New Delhi, August 02 (The Street Press India) – Over 100 countries, including India, are facing significant challenges in becoming high-income nations in the coming decades, according to a World Bank report. The report suggests it may take India nearly 75 years to reach just one-quarter of the per capita income of the US.

The World Development Report 2024: The Middle Income Trap also notes that China will need more than 10 years to achieve one-quarter of the US per capita income, while Indonesia could take almost 70 years to reach that milestone.

The report, reflecting on the past 50 years, finds that as countries become wealthier, they often encounter a “trap” when their per capita GDP reaches about 10 percent of the annual US GDP per person, which is around USD 8,000 today. This figure falls within the range that the World Bank classifies as middle-income countries.
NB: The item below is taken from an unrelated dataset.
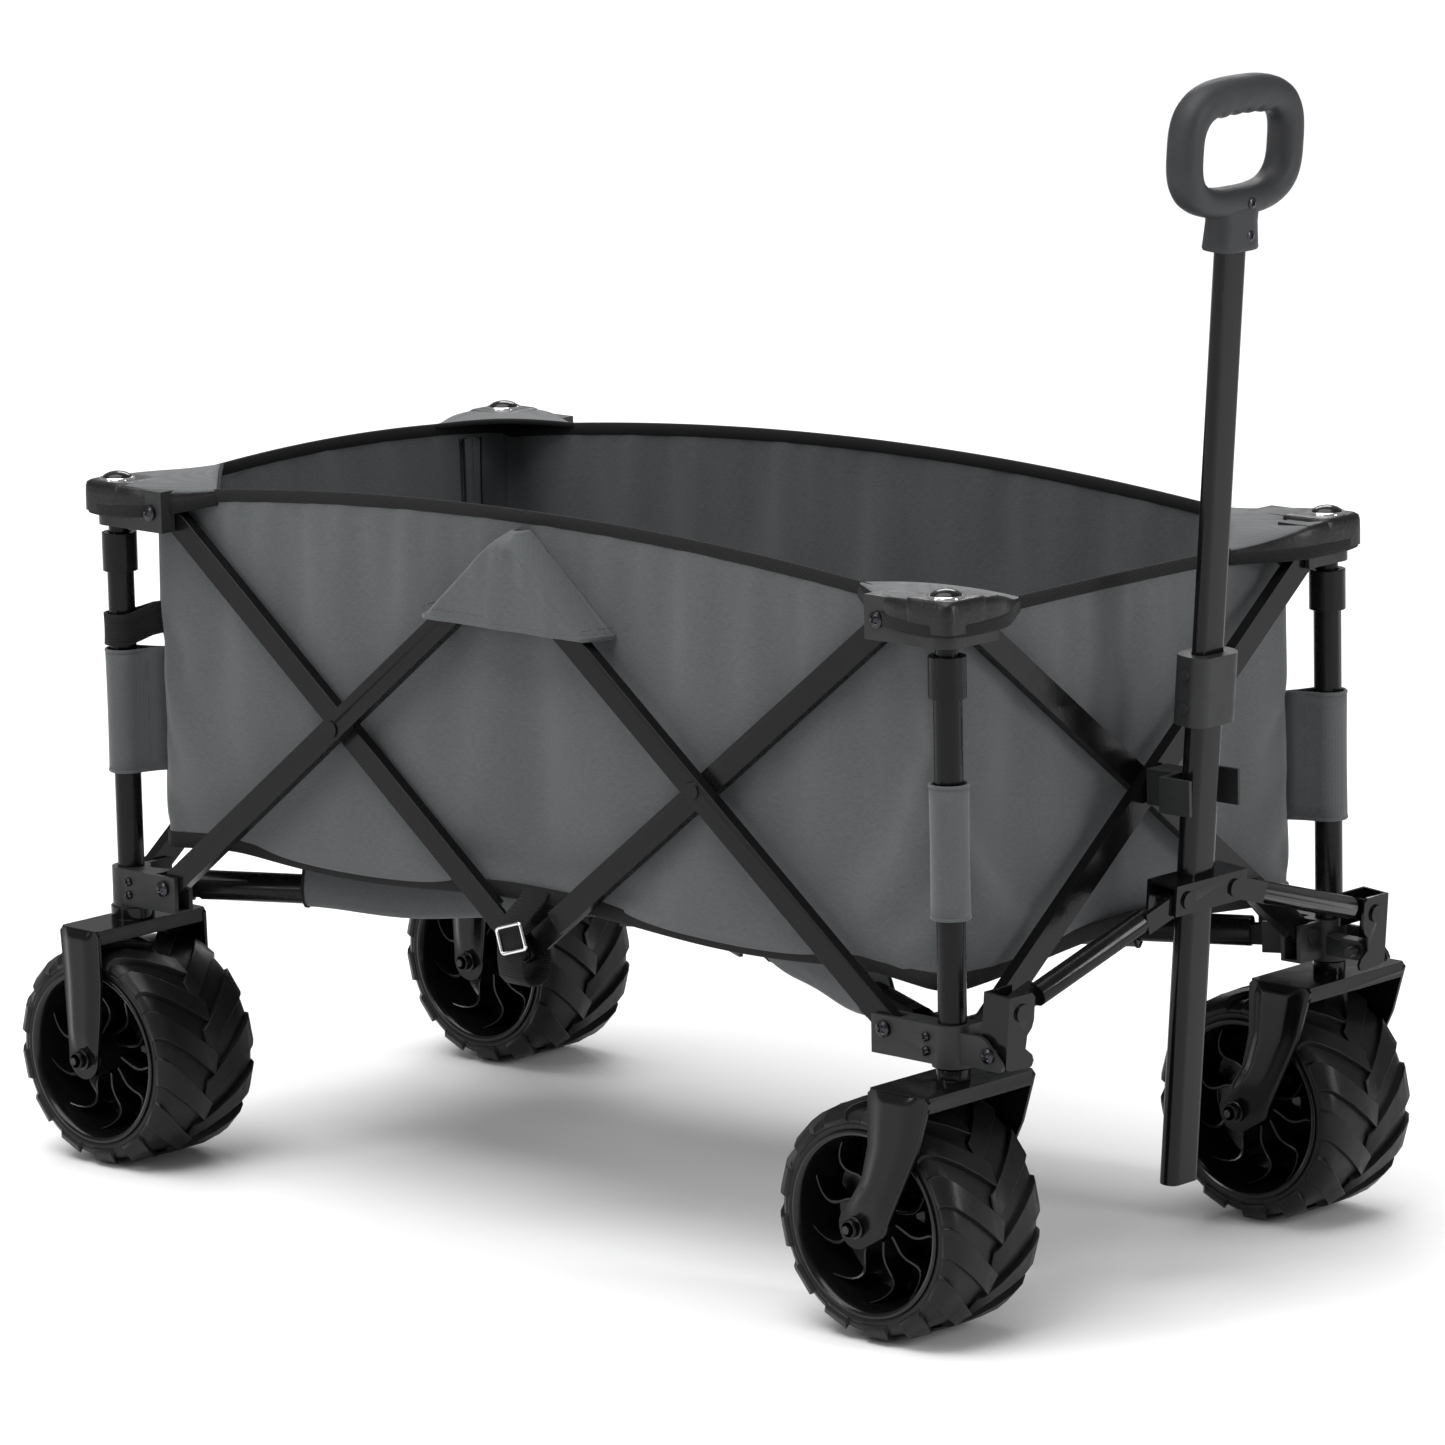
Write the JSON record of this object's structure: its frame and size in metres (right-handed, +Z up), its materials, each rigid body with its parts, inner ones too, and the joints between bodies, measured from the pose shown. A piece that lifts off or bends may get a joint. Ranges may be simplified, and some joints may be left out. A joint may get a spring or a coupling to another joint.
{
  "type": "folding wagon with pull handle",
  "caption": "Folding fabric utility wagon on a scissor-link steel frame with swivel front casters and a telescoping pull handle.",
  "frame": {"origin": "middle of the whole length and width, on the ground under the wheels", "axes": "+X forward to the pull handle, +Y left, +Z up; the handle is parked upright and the casters trail"},
  "size_m": [1.1062, 0.5902, 0.9408],
  "materials": {
    "frame_steel": "satin black powder coat",
    "bracket_plastic": "matte charcoal moulded nylon",
    "grip_plastic": "soft matte black",
    "tyre": "matte moulded tread",
    "rim": "gloss black",
    "bag_fabric": "woven polyester",
    "mat_fabric": "woven polyester over board",
    "webbing": "black webbing"
  },
  "bodies": {
    "chassis": {"rear_right_bracket": "bracket_plastic", "rear_right_post": "frame_steel", "rear_right_fork": "frame_steel", "bag": "bag_fabric", "floor_mat": "mat_fabric", "post_sleeves": "bag_fabric", "joint_straps": "webbing"},
    "rear_left_corner": {"rear_left_bracket": "bracket_plastic", "rear_left_post": "frame_steel", "rear_left_fork": "frame_steel"},
    "front_right_corner": {"front_right_bracket": "bracket_plastic", "front_right_post": "frame_steel"},
    "front_left_corner": {"front_left_bracket": "bracket_plastic", "front_left_post": "frame_steel"},
    "right_caster": {"front_right_caster_fork": "frame_steel"},
    "left_caster": {"front_left_caster_fork": "frame_steel"},
    "yoke": {"yoke_bracket": "frame_steel", "handle_outer_tube": "frame_steel", "clamp_collar": "bracket_plastic"},
    "handle": {"handle_inner_tube": "frame_steel", "grip": "grip_plastic"},
    "handle_clip": {"handle_clip": "bracket_plastic"},
    "right_latch": {"right_latch": "frame_steel"},
    "left_latch": {"left_latch": "frame_steel"},
    "right_yoke_arm": {"right_yoke_arm": "frame_steel"},
    "left_yoke_arm": {"left_yoke_arm": "frame_steel"},
    "arm_hub": {"arm_hub": "bracket_plastic"},
    "rear_right_cap": {"rear_right_cap": "bracket_plastic", "rear_right_inner_post": "frame_steel"},
    "rear_right_arm": {"rear_right_arm": "frame_steel"},
    "rear_right_wheel": {"rear_right_tyre": "tyre", "rear_right_rim": "rim"},
    "rear_left_cap": {"rear_left_cap": "bracket_plastic", "rear_left_inner_post": "frame_steel"},
    "rear_left_arm": {"rear_left_arm": "frame_steel"},
    "rear_left_wheel": {"rear_left_tyre": "tyre", "rear_left_rim": "rim"},
    "front_right_cap": {"front_right_cap": "bracket_plastic", "front_right_inner_post": "frame_steel"},
    "front_right_arm": {"front_right_arm": "frame_steel"},
    "front_right_wheel": {"front_right_tyre": "tyre", "front_right_rim": "rim"},
    "front_left_cap": {"front_left_cap": "bracket_plastic", "front_left_inner_post": "frame_steel"},
    "front_left_arm": {"front_left_arm": "frame_steel"},
    "front_left_wheel": {"front_left_tyre": "tyre", "front_left_rim": "rim"},
    "right_rear_riser": {"right_rear_riser": "frame_steel"},
    "right_rear_faller": {"right_rear_faller": "frame_steel"},
    "right_front_riser": {"right_front_riser": "frame_steel"},
    "right_front_faller": {"right_front_faller": "frame_steel"},
    "left_rear_riser": {"left_rear_riser": "frame_steel"},
    "left_rear_faller": {"left_rear_faller": "frame_steel"},
    "left_front_riser": {"left_front_riser": "frame_steel"},
    "left_front_faller": {"left_front_faller": "frame_steel"},
    "rear_end_riser": {"rear_end_riser": "frame_steel"},
    "rear_end_faller": {"rear_end_faller": "frame_steel"},
    "front_end_riser": {"front_end_riser": "frame_steel"},
    "front_end_faller": {"front_end_faller": "frame_steel"}
  },
  "joints": [
    {"name": "fold", "type": "hinge", "parent": "chassis", "child": "right_rear_riser", "pos_m": [-0.40511, -0.225, 0.236], "axis": [0, -1, 0], "range_deg": [0, 36.7], "deforming": ["bag", "floor_mat", "post_sleeves", "joint_straps"]},
    {"name": "right_rear_crossing", "type": "hinge", "parent": "right_rear_riser", "child": "right_rear_faller", "pos_m": [-0.20761, -0.225, 0.392], "axis": [0, -1, 0], "range_deg": [-73.6, 0.2]},
    {"name": "right_top_joint", "type": "hinge", "parent": "right_rear_riser", "child": "right_front_faller", "pos_m": [-0.01011, -0.225, 0.548], "axis": [0, -1, 0], "range_deg": [-73.6, 0.2]},
    {"name": "right_front_crossing", "type": "hinge", "parent": "right_front_faller", "child": "right_front_riser", "pos_m": [0.18739, -0.225, 0.392], "axis": [0, -1, 0], "range_deg": [-0.2, 73.6]},
    {"name": "rear_right_cap_pivot", "type": "hinge", "parent": "right_rear_faller", "child": "rear_right_cap", "pos_m": [-0.40511, -0.225, 0.548], "axis": [0, -1, 0], "range_deg": [-0.2, 36.9]},
    {"name": "front_right_corner_pivot", "type": "hinge", "parent": "right_front_faller", "child": "front_right_corner", "pos_m": [0.38489, -0.225, 0.236], "axis": [0, -1, 0], "range_deg": [-0.2, 36.9]},
    {"name": "front_right_cap_pivot", "type": "hinge", "parent": "right_front_riser", "child": "front_right_cap", "pos_m": [0.38489, -0.225, 0.548], "axis": [0, -1, 0], "range_deg": [-36.9, 0.2]},
    {"name": "rear_end_riser_pivot", "type": "hinge", "parent": "chassis", "child": "rear_end_riser", "pos_m": [-0.46011, -0.1975, 0.236], "axis": [1, 0, 0], "range_deg": [-0.2, 36.9]},
    {"name": "rear_end_crossing", "type": "hinge", "parent": "rear_end_riser", "child": "rear_end_faller", "pos_m": [-0.46011, 0, 0.392], "axis": [1, 0, 0], "range_deg": [-73.6, 0.2]},
    {"name": "rear_left_corner_pivot", "type": "hinge", "parent": "rear_end_faller", "child": "rear_left_corner", "pos_m": [-0.46011, 0.1975, 0.236], "axis": [1, 0, 0], "range_deg": [-0.2, 36.9]},
    {"name": "left_rear_riser_pivot", "type": "hinge", "parent": "rear_left_corner", "child": "left_rear_riser", "pos_m": [-0.40511, 0.225, 0.236], "axis": [0, -1, 0], "range_deg": [-0.2, 36.9]},
    {"name": "left_rear_crossing", "type": "hinge", "parent": "left_rear_riser", "child": "left_rear_faller", "pos_m": [-0.20761, 0.225, 0.392], "axis": [0, -1, 0], "range_deg": [-73.6, 0.2]},
    {"name": "left_top_joint", "type": "hinge", "parent": "left_rear_riser", "child": "left_front_faller", "pos_m": [-0.01011, 0.225, 0.548], "axis": [0, -1, 0], "range_deg": [-73.6, 0.2]},
    {"name": "left_front_crossing", "type": "hinge", "parent": "left_front_faller", "child": "left_front_riser", "pos_m": [0.18739, 0.225, 0.392], "axis": [0, -1, 0], "range_deg": [-0.2, 73.6]},
    {"name": "rear_left_cap_pivot", "type": "hinge", "parent": "left_rear_faller", "child": "rear_left_cap", "pos_m": [-0.40511, 0.225, 0.548], "axis": [0, -1, 0], "range_deg": [-0.2, 36.9]},
    {"name": "front_left_corner_pivot", "type": "hinge", "parent": "left_front_faller", "child": "front_left_corner", "pos_m": [0.38489, 0.225, 0.236], "axis": [0, -1, 0], "range_deg": [-0.2, 36.9]},
    {"name": "front_left_cap_pivot", "type": "hinge", "parent": "left_front_riser", "child": "front_left_cap", "pos_m": [0.38489, 0.225, 0.548], "axis": [0, -1, 0], "range_deg": [-36.9, 0.2]},
    {"name": "front_end_riser_pivot", "type": "hinge", "parent": "front_right_corner", "child": "front_end_riser", "pos_m": [0.43989, -0.1975, 0.236], "axis": [1, 0, 0], "range_deg": [-0.2, 36.9]},
    {"name": "front_end_crossing", "type": "hinge", "parent": "front_end_riser", "child": "front_end_faller", "pos_m": [0.43989, 0, 0.392], "axis": [1, 0, 0], "range_deg": [-73.6, 0.2]},
    {"name": "clip_pivot", "type": "hinge", "parent": "front_end_riser", "child": "handle_clip", "pos_m": [0.43989, 0, 0.392], "axis": [1, 0, 0], "range_deg": [-36.9, 0.2]},
    {"name": "rear_right_arm_pivot", "type": "hinge", "parent": "chassis", "child": "rear_right_arm", "pos_m": [-0.42254, -0.20622, 0.23], "axis": [0.4472, -0.8944, 0], "range_deg": [-0.2, 74.07]},
    {"name": "rear_left_arm_pivot", "type": "hinge", "parent": "rear_left_corner", "child": "rear_left_arm", "pos_m": [-0.42254, 0.20622, 0.23], "axis": [-0.4472, -0.8944, 0], "range_deg": [-0.2, 74.07]},
    {"name": "front_right_arm_pivot", "type": "hinge", "parent": "front_right_corner", "child": "front_right_arm", "pos_m": [0.40233, -0.20622, 0.23], "axis": [0.4472, 0.8944, 0], "range_deg": [-0.2, 74.07]},
    {"name": "front_left_arm_pivot", "type": "hinge", "parent": "front_left_corner", "child": "front_left_arm", "pos_m": [0.40233, 0.20622, 0.23], "axis": [-0.4472, 0.8944, 0], "range_deg": [-0.2, 74.07]},
    {"name": "hub_lift", "type": "slide", "parent": "chassis", "child": "arm_hub", "axis": [-0.5553, -0.2776, 0.784], "range_m": [-0.002, 0.4788]},
    {"name": "handle_swing", "type": "hinge", "parent": "front_right_corner", "child": "right_latch", "pos_m": [0.48189, -0.212, 0.228], "axis": [0, 1, 0], "range_deg": [0, 80]},
    {"name": "left_latch_swing", "type": "hinge", "parent": "front_left_corner", "child": "left_latch", "pos_m": [0.48189, 0.212, 0.228], "axis": [0, 1, 0], "range_deg": [-0.2, 80.2]},
    {"name": "right_yoke_arm_pivot", "type": "hinge", "parent": "right_latch", "child": "right_yoke_arm", "pos_m": [0.48446, -0.212, 0.2599], "axis": [0.9968, 0, -0.0802], "range_deg": [-0.2, 60.04]},
    {"name": "yoke_pivot", "type": "hinge", "parent": "right_yoke_arm", "child": "yoke", "pos_m": [0.48885, -0.028, 0.31452], "axis": [0.9968, 0, -0.0802], "range_deg": [-60.04, 0.2]},
    {"name": "left_yoke_arm_pivot", "type": "hinge", "parent": "left_latch", "child": "left_yoke_arm", "pos_m": [0.48446, 0.212, 0.2599], "axis": [-0.9968, 0, 0.0802], "range_deg": [-0.2, 60.04]},
    {"name": "handle_telescope", "type": "slide", "parent": "yoke", "child": "handle", "axis": [0.0802, 0, 0.9968], "range_m": [-0.3, 0]},
    {"name": "right_caster_swivel", "type": "hinge", "parent": "front_right_corner", "child": "right_caster", "pos_m": [0.43989, -0.225, 0.203], "axis": [0, 0, 1], "continuous": true},
    {"name": "left_caster_swivel", "type": "hinge", "parent": "front_left_corner", "child": "left_caster", "pos_m": [0.43989, 0.225, 0.203], "axis": [0, 0, 1], "continuous": true},
    {"name": "rear_right_wheel_spin", "type": "hinge", "parent": "chassis", "child": "rear_right_wheel", "pos_m": [-0.46011, -0.225, 0.093], "axis": [0, 1, 0], "continuous": true},
    {"name": "rear_left_wheel_spin", "type": "hinge", "parent": "rear_left_corner", "child": "rear_left_wheel", "pos_m": [-0.46011, 0.225, 0.093], "axis": [0, 1, 0], "continuous": true},
    {"name": "front_right_wheel_spin", "type": "hinge", "parent": "right_caster", "child": "front_right_wheel", "pos_m": [0.39389, -0.225, 0.093], "axis": [0, 1, 0], "continuous": true},
    {"name": "front_left_wheel_spin", "type": "hinge", "parent": "left_caster", "child": "front_left_wheel", "pos_m": [0.39389, 0.225, 0.093], "axis": [0, 1, 0], "continuous": true}
  ],
  "couplings": [
    {"joint": "right_rear_crossing", "follows": "fold", "ratio": -2},
    {"joint": "right_top_joint", "follows": "fold", "ratio": -2},
    {"joint": "right_front_crossing", "follows": "fold", "ratio": 2},
    {"joint": "rear_right_cap_pivot", "follows": "fold", "ratio": 1},
    {"joint": "front_right_corner_pivot", "follows": "fold", "ratio": 1},
    {"joint": "front_right_cap_pivot", "follows": "fold", "ratio": -1},
    {"joint": "rear_end_riser_pivot", "follows": "fold", "ratio": 1},
    {"joint": "rear_end_crossing", "follows": "fold", "ratio": -2},
    {"joint": "rear_left_corner_pivot", "follows": "fold", "ratio": 1},
    {"joint": "left_rear_riser_pivot", "follows": "fold", "ratio": 1},
    {"joint": "left_rear_crossing", "follows": "fold", "ratio": -2},
    {"joint": "left_top_joint", "follows": "fold", "ratio": -2},
    {"joint": "left_front_crossing", "follows": "fold", "ratio": 2},
    {"joint": "rear_left_cap_pivot", "follows": "fold", "ratio": 1},
    {"joint": "front_left_corner_pivot", "follows": "fold", "ratio": 1},
    {"joint": "front_left_cap_pivot", "follows": "fold", "ratio": -1},
    {"joint": "front_end_riser_pivot", "follows": "fold", "ratio": 1},
    {"joint": "front_end_crossing", "follows": "fold", "ratio": -2},
    {"joint": "clip_pivot", "follows": "fold", "ratio": -1},
    {"joint": "rear_right_arm_pivot", "follows": "fold", "ratio": 2.0128},
    {"joint": "rear_left_arm_pivot", "follows": "fold", "ratio": 2.0128},
    {"joint": "front_right_arm_pivot", "follows": "fold", "ratio": 2.0128},
    {"joint": "front_left_arm_pivot", "follows": "fold", "ratio": 2.0128},
    {"joint": "hub_lift", "follows": "fold", "m_per_rad": 0.74439},
    {"joint": "left_latch_swing", "follows": "handle_swing", "ratio": 1},
    {"joint": "right_yoke_arm_pivot", "follows": "fold", "ratio": 1.6305},
    {"joint": "yoke_pivot", "follows": "fold", "ratio": -1.6305},
    {"joint": "left_yoke_arm_pivot", "follows": "fold", "ratio": 1.6305}
  ]
}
At the end of 2023, 108 countries were classified as middle-income, with annual GDP per capita ranging from USD 1,136 to USD 13,845. These countries are home to six billion people, representing 75 percent of the global population. Notably, two out of every three people living in extreme poverty reside in these middle-income nations.

The report warns that the road ahead poses even tougher challenges than before. Countries will have to navigate rapidly aging populations, burgeoning debt, intense geopolitical and trade frictions, and the growing difficulty of accelerating economic progress without harming the environment.

“Yet many middle-income countries still use a playbook from the last century, relying mainly on policies designed to expand investment. That is like driving a car just in first gear and trying to make it go faster,” the report noted.

If they stick with the old playbook, most developing countries will lose the race to create reasonably prosperous societies by the middle of this century, warned Indermit Gill, Chief Economist of the World Bank Group and Senior Vice President for Development Economics.

“At current trends, it will take China more than 10 years just to reach one-quarter of US income per capita, Indonesia nearly 70 years, and India 75 years,” the report stated.

Gill also noted that the battle for global economic prosperity will largely be won or lost in middle-income countries.

The report proposes a strategy for countries to achieve high-income status. Depending on their stage of development, all countries need to adopt a sequenced and progressively more sophisticated mix of policies. Since 1990, only 34 middle-income economies have successfully transitioned to high-income status, with more than a third benefiting from integration into the European Union or previously undiscovered oil reserves, according to the World Bank.